- Problem statement -
Check every line below for the string "from", and copy the lines that contain it.

- Stored data -

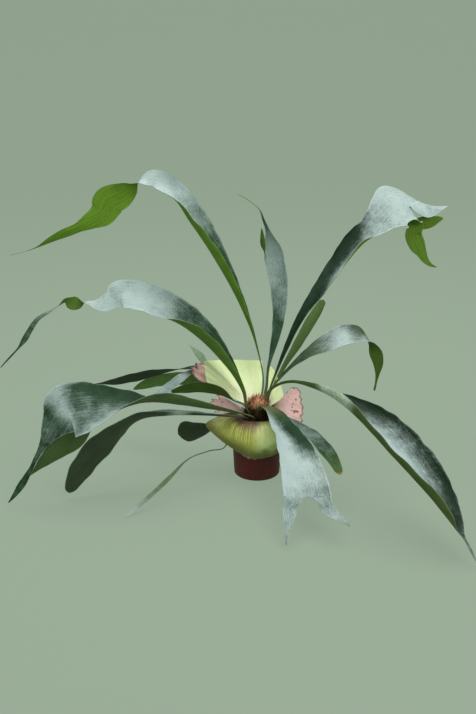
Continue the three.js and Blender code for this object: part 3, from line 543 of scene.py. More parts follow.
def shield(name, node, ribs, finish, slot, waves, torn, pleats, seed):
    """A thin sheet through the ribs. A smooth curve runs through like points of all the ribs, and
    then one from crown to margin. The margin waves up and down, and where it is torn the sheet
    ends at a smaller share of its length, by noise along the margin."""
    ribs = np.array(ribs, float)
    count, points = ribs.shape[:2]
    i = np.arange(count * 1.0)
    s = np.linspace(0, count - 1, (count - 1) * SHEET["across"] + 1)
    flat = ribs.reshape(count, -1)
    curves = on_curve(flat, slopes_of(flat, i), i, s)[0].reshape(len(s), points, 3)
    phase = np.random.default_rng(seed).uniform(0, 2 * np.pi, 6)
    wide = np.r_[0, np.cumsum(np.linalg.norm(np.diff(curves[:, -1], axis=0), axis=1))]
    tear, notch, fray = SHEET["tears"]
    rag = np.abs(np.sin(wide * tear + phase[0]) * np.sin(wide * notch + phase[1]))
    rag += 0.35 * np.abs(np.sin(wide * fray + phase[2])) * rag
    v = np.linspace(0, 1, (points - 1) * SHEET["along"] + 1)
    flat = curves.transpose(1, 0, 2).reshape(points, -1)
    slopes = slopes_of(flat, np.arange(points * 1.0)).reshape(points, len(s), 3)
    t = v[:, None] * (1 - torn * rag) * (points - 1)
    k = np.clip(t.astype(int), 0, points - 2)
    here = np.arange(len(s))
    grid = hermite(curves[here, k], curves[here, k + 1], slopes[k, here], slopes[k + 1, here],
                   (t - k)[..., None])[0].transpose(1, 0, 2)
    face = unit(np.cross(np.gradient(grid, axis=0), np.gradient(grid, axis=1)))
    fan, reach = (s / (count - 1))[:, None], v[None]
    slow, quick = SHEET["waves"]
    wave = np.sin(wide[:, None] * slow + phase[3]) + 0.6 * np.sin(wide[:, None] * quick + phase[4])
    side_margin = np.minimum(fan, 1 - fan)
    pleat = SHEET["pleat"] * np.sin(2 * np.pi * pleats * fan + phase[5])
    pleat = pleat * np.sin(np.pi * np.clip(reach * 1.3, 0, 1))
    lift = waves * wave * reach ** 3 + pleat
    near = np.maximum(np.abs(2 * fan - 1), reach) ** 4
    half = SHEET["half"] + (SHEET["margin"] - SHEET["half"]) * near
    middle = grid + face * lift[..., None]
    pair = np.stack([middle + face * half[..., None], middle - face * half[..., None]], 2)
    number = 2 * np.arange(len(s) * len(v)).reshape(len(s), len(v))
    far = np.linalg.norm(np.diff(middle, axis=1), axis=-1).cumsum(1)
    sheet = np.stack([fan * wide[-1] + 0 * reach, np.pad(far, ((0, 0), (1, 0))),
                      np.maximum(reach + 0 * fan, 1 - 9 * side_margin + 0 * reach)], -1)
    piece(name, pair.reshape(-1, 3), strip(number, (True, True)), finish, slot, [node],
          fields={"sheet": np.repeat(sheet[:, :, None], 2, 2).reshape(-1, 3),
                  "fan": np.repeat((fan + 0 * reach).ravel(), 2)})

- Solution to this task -
Continue the three.js and Blender code for this object: part 3, from line 543 of scene.py. More parts follow.
    then one from crown to margin. The margin waves up and down, and where it is torn the sheet